Transistor packages, dimensions in mm.
Small plastic transistor packages like the TO-92 can dissipate a few hundred milliwatts. The metal cans, TO-18 and TO-39 can dissipate more power, several hundred milliwatts. Plastic power transistor packages like the TO-220 and TO-247 dissipate well over 100 watts, approaching the dissipation of the all metal TO-3. The dissipation ratings listed in Figure above are the maximum ever encountered by the author for high powered devices. Most power transistors are rated at half or less than the listed wattage. Consult specific device datasheets for actual ratings. The semiconductor die in the TO-220 and TO-247 plastic packages is mounted to a heat conductive metal slug which transfers heat from the back of the package to a metal heatsink, not shown. A thin coating of thermally conductive grease is applied to the metal before mounting the transistor to the heatsink. Since the TO-220 and TO-247 slugs, and the TO-3 case are connected to the collector, it is sometimes necessary to electrically isolate these from a grounded heatsink by an interposed mica or polymer washer. The datasheet ratings for the power packages are only valid when mounted to a heatsink. Without a heatsink, a TO-220 dissipates approximately 1 watt safely in free air.

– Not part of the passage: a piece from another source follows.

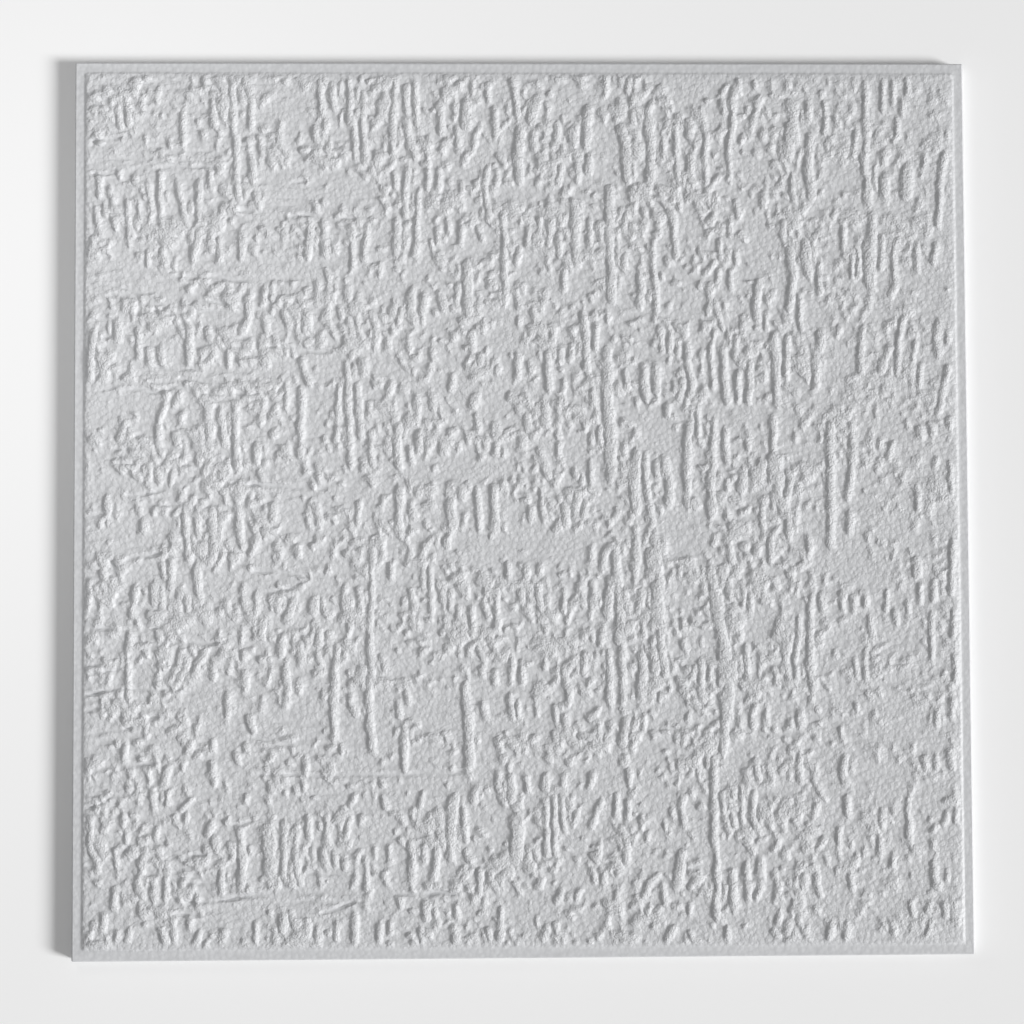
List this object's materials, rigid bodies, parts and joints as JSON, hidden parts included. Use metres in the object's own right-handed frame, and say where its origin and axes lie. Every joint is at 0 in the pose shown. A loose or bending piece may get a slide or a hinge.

Datasheet maximum power disipation ratings are difficult to acheive in practice. The maximum power dissipation is based on a heatsink maintaining the transistor case at no more than 25oC. This is difficult with an air cooled heatsink. The allowable power dissipation decreases with increasing temperature. This is known as derating. Many power device datasheets include a dissipation versus case termperaure graph.
- Power dissipation: maximum allowable power dissipation on a sustained basis.
- Reverse voltages: maximum allowable VCE , VCB , VEB .
- Collector current: the maximum allowable collector current.
- Saturation voltage is the VCE voltage drop in a saturated (fully conducting) transistor.
- Beta: β=IC/IB
- Alpha: α=IC/IE α= β/(β+1)
- Transistor Packages are a major factor in power dissipation. Larger packages dissipate more power.